By Renée Jean, Business and Tourism Reporter
Inflation in the Cowboy State continues to post double-digit increases for transportation and food, based on Wyoming’s latest cost-of-living report.
The report, released this week and prepared by State Economic Analysis Division Principal Economist Amy Bittner, shows statewide inflation rate of 10.1% over the previous 12-month period, the highest increase since the third quarter of 1981 when the inflation rate was 11.8%.
What’s Up The Most?
The category that increased the most in Wyoming was transportation at 16.4%, largely tied to higher energy prices, Bittner said.
Food prices, however, were not far behind at 15.6% higher than a year ago.
“I think the report just reflects what I think people in Wyoming have already seen for themselves,” Bittner told Cowboy State Daily. “It’s the highest inflation we’ve had in 40 years, very similar to the U.S. CPI (Consumer Price Index), you know the U.S. CPI around the same time, they have the highest number in 40 years.
“Prices were up across the board through all types of consumer categories.”
Energy prices in particular has contributed to the inflation across the board, Bittner said.
“Any goods that have transportation involved, their prices are affected by higher gasoline prices,” she said. “Items have to get to stores.”
Food prices, meanwhile, have been struggling not just under the weight of higher energy prices for transport, but also a variety of supply chain issues.
Avian influenza, for example, was a big hit for fowl population in many states, jolting prices for poultry and eggs. The price for a dozen eggs is at least double what it was a year ago, while chicken breasts cost on average $1 more per pound, based on price data from the Bureau of Labor Statistics.

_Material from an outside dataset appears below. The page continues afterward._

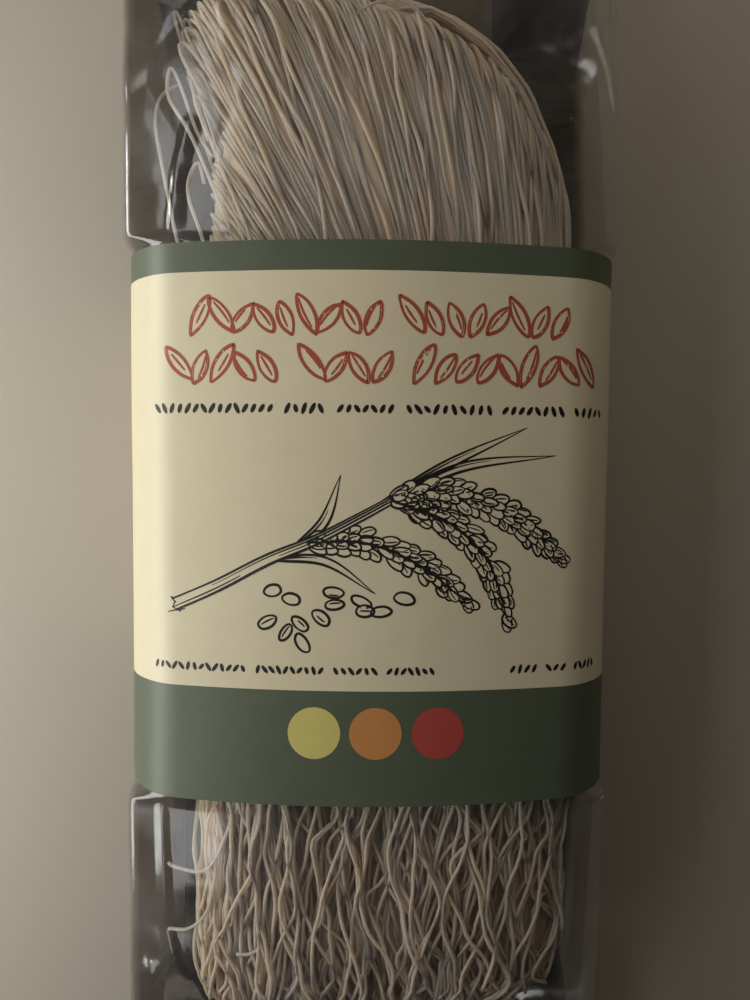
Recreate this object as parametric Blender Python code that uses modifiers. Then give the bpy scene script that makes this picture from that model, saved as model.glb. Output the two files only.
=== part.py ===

Drought in India, meanwhile, as well as cuts to sugar beet production in the European Union, along with bad weather and additional ethanol production in Brazil impacted what’s become a global shortage of sugar, pushing prices up 28% for the baking staple.
Then there’s the war in the Ukraine, which has impacted a number of agricultural commodities, ranging from grains like wheat and corn to oilseeds like sunflower and soybeans. Overall, 52% of the sunflower seed oil traded around the globe came from Ukraine in 2020.
These are just a few of the supply issues affecting a variety of food prices and contributing to substantially higher inflation rates for that category, which also includes eating out as well as grocery store prices.
Housing in Wyoming, meanwhile, shows the third highest inflation rate, posting an 8.6% rise year-over-year, followed by recreation and personal care, which was up 5.6%. Medical expenses were up 3.9% and apparel by 3.2%.
The figures are all for the 12 months from the third quarter of 2021 through the second quarter of this year compared to the previous 12-month period.
Prices Up All Over
There weren’t many differences in the inflation rate by region. Northwest Wyoming posted a 9% inflation rate, which Bittner attributes to being a more rural area with lower population.
Central Wyoming showed a 10% inflation rate year-over-year, the northeast 10.%, and both southwest and southeast Wyoming were at 10.5%.
“No part of Wyoming was immune to high prices,” Bittner said. “All regions of Wyoming experienced high inflation over the year. I don’t think this is news to anybody. I think anybody who has gone into any store in the last year to buy anything has noticed high prices.”
The county with the highest cost of living continues to be Teton County, which has an overall index of 165. That means it costs 65% more to live there than other Wyoming counties.
The second highest was Lincoln County and the Afton area at 107, followed by Laramie County at 105. Sublette was 101 and Sheridan 100.
The remaining counties were all under 100, with Washakie the lowest at an index of 85, or 15% below the state’s average cost of living.